= Aim =
Repeat the records exactly. Every line must match.

= Records shown =
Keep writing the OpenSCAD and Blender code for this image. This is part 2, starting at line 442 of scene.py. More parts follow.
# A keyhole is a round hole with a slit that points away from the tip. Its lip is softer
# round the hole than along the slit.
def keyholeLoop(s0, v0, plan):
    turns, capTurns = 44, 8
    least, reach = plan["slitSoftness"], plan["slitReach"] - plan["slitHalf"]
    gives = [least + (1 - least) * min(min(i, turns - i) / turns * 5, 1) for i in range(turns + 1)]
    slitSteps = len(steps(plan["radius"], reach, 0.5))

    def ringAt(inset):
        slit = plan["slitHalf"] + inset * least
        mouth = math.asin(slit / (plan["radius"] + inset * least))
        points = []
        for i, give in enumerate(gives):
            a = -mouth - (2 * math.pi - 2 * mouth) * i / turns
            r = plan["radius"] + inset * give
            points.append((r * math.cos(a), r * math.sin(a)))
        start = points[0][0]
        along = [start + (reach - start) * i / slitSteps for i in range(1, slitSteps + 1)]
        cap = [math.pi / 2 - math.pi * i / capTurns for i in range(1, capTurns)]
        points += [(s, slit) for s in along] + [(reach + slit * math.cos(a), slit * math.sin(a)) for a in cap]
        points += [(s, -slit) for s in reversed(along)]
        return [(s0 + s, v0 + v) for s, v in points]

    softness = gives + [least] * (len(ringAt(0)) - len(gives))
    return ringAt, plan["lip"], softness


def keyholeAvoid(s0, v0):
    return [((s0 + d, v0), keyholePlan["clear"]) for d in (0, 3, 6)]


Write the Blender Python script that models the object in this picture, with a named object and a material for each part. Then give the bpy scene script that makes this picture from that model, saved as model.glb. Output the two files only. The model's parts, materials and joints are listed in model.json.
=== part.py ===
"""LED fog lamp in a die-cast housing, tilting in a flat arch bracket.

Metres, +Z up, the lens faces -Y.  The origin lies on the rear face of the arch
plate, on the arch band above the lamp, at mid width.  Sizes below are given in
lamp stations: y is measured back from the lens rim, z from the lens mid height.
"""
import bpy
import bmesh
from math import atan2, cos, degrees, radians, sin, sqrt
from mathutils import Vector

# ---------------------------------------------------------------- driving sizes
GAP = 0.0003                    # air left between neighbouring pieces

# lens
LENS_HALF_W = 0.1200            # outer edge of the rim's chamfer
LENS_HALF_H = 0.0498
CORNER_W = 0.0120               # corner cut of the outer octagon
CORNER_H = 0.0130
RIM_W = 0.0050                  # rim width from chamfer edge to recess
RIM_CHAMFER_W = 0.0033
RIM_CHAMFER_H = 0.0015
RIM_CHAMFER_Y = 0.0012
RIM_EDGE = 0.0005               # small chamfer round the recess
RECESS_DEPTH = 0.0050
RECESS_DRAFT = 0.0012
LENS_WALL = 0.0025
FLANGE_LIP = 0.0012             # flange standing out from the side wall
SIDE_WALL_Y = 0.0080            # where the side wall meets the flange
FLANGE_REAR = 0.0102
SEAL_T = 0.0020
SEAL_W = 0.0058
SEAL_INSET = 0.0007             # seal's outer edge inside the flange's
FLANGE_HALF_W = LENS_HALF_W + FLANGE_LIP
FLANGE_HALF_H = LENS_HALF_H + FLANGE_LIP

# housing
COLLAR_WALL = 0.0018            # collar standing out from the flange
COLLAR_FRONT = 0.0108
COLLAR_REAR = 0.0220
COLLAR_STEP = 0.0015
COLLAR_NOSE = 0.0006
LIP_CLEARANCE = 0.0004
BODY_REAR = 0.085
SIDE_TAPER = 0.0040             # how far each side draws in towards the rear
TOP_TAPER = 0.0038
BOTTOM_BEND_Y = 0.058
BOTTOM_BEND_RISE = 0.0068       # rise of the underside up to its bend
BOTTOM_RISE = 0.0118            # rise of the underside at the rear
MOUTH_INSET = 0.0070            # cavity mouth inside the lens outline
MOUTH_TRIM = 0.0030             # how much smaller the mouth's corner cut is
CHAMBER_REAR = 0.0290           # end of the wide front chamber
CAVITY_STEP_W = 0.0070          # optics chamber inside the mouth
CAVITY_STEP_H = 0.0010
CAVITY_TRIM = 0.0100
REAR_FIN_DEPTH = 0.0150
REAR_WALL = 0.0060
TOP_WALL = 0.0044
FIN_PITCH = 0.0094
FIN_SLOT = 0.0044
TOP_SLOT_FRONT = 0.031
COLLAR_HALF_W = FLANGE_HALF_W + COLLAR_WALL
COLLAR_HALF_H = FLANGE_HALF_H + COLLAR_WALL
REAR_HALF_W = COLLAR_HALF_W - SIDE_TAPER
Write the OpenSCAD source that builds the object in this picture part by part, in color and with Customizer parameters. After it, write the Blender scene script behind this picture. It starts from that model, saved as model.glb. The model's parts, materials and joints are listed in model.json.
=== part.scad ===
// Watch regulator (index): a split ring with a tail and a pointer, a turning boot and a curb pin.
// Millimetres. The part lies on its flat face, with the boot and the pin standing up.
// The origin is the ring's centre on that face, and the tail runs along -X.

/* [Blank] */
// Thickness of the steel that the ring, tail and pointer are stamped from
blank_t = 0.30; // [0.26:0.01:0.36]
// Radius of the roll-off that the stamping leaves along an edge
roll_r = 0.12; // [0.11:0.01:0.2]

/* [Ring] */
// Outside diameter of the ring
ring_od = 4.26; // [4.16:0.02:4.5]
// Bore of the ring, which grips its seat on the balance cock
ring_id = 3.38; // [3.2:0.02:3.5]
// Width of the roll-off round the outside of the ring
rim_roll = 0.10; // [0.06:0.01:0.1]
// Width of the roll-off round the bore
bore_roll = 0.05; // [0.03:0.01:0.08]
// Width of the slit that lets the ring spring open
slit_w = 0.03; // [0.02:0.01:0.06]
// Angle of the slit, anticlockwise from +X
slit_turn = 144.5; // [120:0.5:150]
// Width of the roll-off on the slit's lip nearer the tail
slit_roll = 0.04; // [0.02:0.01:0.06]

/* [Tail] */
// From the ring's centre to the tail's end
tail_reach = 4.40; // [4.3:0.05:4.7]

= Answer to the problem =
Keep writing the OpenSCAD and Blender code for this image. This is part 2, starting at line 442 of scene.py. More parts follow.
# A keyhole is a round hole with a slit that points away from the tip. Its lip is softer
# round the hole than along the slit.
def keyholeLoop(s0, v0, plan):
    turns, capTurns = 44, 8
    least, reach = plan["slitSoftness"], plan["slitReach"] - plan["slitHalf"]
    gives = [least + (1 - least) * min(min(i, turns - i) / turns * 5, 1) for i in range(turns + 1)]
    slitSteps = len(steps(plan["radius"], reach, 0.5))

    def ringAt(inset):
        slit = plan["slitHalf"] + inset * least
        mouth = math.asin(slit / (plan["radius"] + inset * least))
        points = []
        for i, give in enumerate(gives):
            a = -mouth - (2 * math.pi - 2 * mouth) * i / turns
            r = plan["radius"] + inset * give
            points.append((r * math.cos(a), r * math.sin(a)))
        start = points[0][0]
        along = [start + (reach - start) * i / slitSteps for i in range(1, slitSteps + 1)]
        cap = [math.pi / 2 - math.pi * i / capTurns for i in range(1, capTurns)]
        points += [(s, slit) for s in along] + [(reach + slit * math.cos(a), slit * math.sin(a)) for a in cap]
        points += [(s, -slit) for s in reversed(along)]
        return [(s0 + s, v0 + v) for s, v in points]

    softness = gives + [least] * (len(ringAt(0)) - len(gives))
    return ringAt, plan["lip"], softness


def keyholeAvoid(s0, v0):
    return [((s0 + d, v0), keyholePlan["clear"]) for d in (0, 3, 6)]


Write the Blender Python script that models the object in this picture, with a named object and a material for each part. Then give the bpy scene script that makes this picture from that model, saved as model.glb. Output the two files only. The model's parts, materials and joints are listed in model.json.
=== part.py ===
"""LED fog lamp in a die-cast housing, tilting in a flat arch bracket.

Metres, +Z up, the lens faces -Y.  The origin lies on the rear face of the arch
plate, on the arch band above the lamp, at mid width.  Sizes below are given in
lamp stations: y is measured back from the lens rim, z from the lens mid height.
"""
import bpy
import bmesh
from math import atan2, cos, degrees, radians, sin, sqrt
from mathutils import Vector

# ---------------------------------------------------------------- driving sizes
GAP = 0.0003                    # air left between neighbouring pieces

# lens
LENS_HALF_W = 0.1200            # outer edge of the rim's chamfer
LENS_HALF_H = 0.0498
CORNER_W = 0.0120               # corner cut of the outer octagon
CORNER_H = 0.0130
RIM_W = 0.0050                  # rim width from chamfer edge to recess
RIM_CHAMFER_W = 0.0033
RIM_CHAMFER_H = 0.0015
RIM_CHAMFER_Y = 0.0012
RIM_EDGE = 0.0005               # small chamfer round the recess
RECESS_DEPTH = 0.0050
RECESS_DRAFT = 0.0012
LENS_WALL = 0.0025
FLANGE_LIP = 0.0012             # flange standing out from the side wall
SIDE_WALL_Y = 0.0080            # where the side wall meets the flange
FLANGE_REAR = 0.0102
SEAL_T = 0.0020
SEAL_W = 0.0058
SEAL_INSET = 0.0007             # seal's outer edge inside the flange's
FLANGE_HALF_W = LENS_HALF_W + FLANGE_LIP
FLANGE_HALF_H = LENS_HALF_H + FLANGE_LIP

# housing
COLLAR_WALL = 0.0018            # collar standing out from the flange
COLLAR_FRONT = 0.0108
COLLAR_REAR = 0.0220
COLLAR_STEP = 0.0015
COLLAR_NOSE = 0.0006
LIP_CLEARANCE = 0.0004
BODY_REAR = 0.085
SIDE_TAPER = 0.0040             # how far each side draws in towards the rear
TOP_TAPER = 0.0038
BOTTOM_BEND_Y = 0.058
BOTTOM_BEND_RISE = 0.0068       # rise of the underside up to its bend
BOTTOM_RISE = 0.0118            # rise of the underside at the rear
MOUTH_INSET = 0.0070            # cavity mouth inside the lens outline
MOUTH_TRIM = 0.0030             # how much smaller the mouth's corner cut is
CHAMBER_REAR = 0.0290           # end of the wide front chamber
CAVITY_STEP_W = 0.0070          # optics chamber inside the mouth
CAVITY_STEP_H = 0.0010
CAVITY_TRIM = 0.0100
REAR_FIN_DEPTH = 0.0150
REAR_WALL = 0.0060
TOP_WALL = 0.0044
FIN_PITCH = 0.0094
FIN_SLOT = 0.0044
TOP_SLOT_FRONT = 0.031
COLLAR_HALF_W = FLANGE_HALF_W + COLLAR_WALL
COLLAR_HALF_H = FLANGE_HALF_H + COLLAR_WALL
REAR_HALF_W = COLLAR_HALF_W - SIDE_TAPER
Write the OpenSCAD source that builds the object in this picture part by part, in color and with Customizer parameters. After it, write the Blender scene script behind this picture. It starts from that model, saved as model.glb. The model's parts, materials and joints are listed in model.json.
=== part.scad ===
// Watch regulator (index): a split ring with a tail and a pointer, a turning boot and a curb pin.
// Millimetres. The part lies on its flat face, with the boot and the pin standing up.
// The origin is the ring's centre on that face, and the tail runs along -X.

/* [Blank] */
// Thickness of the steel that the ring, tail and pointer are stamped from
blank_t = 0.30; // [0.26:0.01:0.36]
// Radius of the roll-off that the stamping leaves along an edge
roll_r = 0.12; // [0.11:0.01:0.2]

/* [Ring] */
// Outside diameter of the ring
ring_od = 4.26; // [4.16:0.02:4.5]
// Bore of the ring, which grips its seat on the balance cock
ring_id = 3.38; // [3.2:0.02:3.5]
// Width of the roll-off round the outside of the ring
rim_roll = 0.10; // [0.06:0.01:0.1]
// Width of the roll-off round the bore
bore_roll = 0.05; // [0.03:0.01:0.08]
// Width of the slit that lets the ring spring open
slit_w = 0.03; // [0.02:0.01:0.06]
// Angle of the slit, anticlockwise from +X
slit_turn = 144.5; // [120:0.5:150]
// Width of the roll-off on the slit's lip nearer the tail
slit_roll = 0.04; // [0.02:0.01:0.06]

/* [Tail] */
// From the ring's centre to the tail's end
tail_reach = 4.40; // [4.3:0.05:4.7]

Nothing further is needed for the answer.